WASHINGTON -- If Donald Trump Jr. is worried, he sure doesn't show it.

His father, the president, is reported to be fretting about his eldest son's entanglement in the Russia investigation. And Don Jr.'s role in the special counsel's probe continues to throw off headlines. But the 40-year-old son is hardly ducking his head.

He's beloved on the right as the swaggering embodiment of the Make America Great Again agenda. And he's embracing his role as a popular emissary for his father, crisscrossing the country on campaign trips, penning op-eds in support of favoured candidates and showcasing his new relationship with former Fox News host Kim Guilfoyle.
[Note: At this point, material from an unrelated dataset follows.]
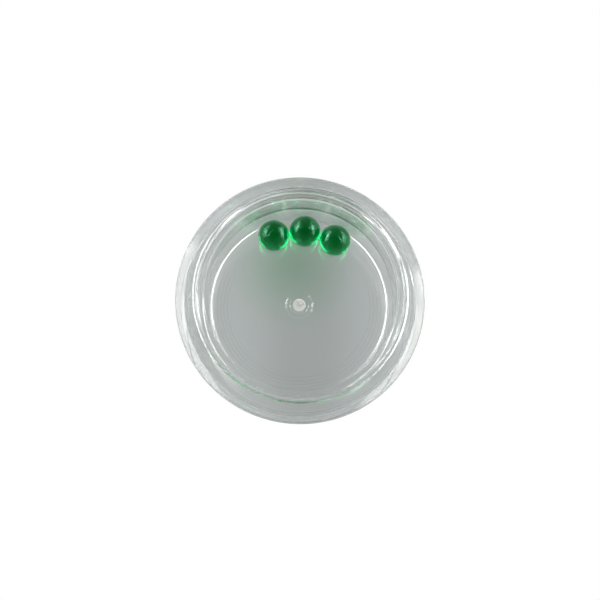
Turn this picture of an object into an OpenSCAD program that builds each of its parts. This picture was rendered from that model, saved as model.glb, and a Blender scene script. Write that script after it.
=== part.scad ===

Unbowed and unapologetic, the son's approach appears to mirror the father's combative defiance toward special counsel's Robert Mueller's investigation. The enthusiastic reception he receives in many Republican strongholds is more evidence that Trump voters are rallying around the president's criticism of the probe -- perhaps even fired up by the fight.

Trump Jr. has downplayed any talk of his own legal exposure stemming from his involvement in a 2016 Trump Tower meeting that's a focus of Mueller's investigation into possible links between the president's election campaign and Russia. The president recently unleashed a series of angry tweets on the subject, and in one he acknowledged that his son set up the meeting to seek damaging information about Democrat Hillary Clinton from a Kremlin-connected lawyer.

In another political era, that's the sort of uncomfortable fact that could make someone a pariah on the campaign trail. Today, Trump Jr. is a sought-after surrogate.

He's stumped in West Virginia, Montana, Florida and Kansas in recent months. In the coming weeks, he's expected to campaign in Missouri, Indiana and North Dakota.

"He's one of the top draws, if not the top draw for people not named President Trump," says Jason Miller, a top aide to the 2016 Trump campaign.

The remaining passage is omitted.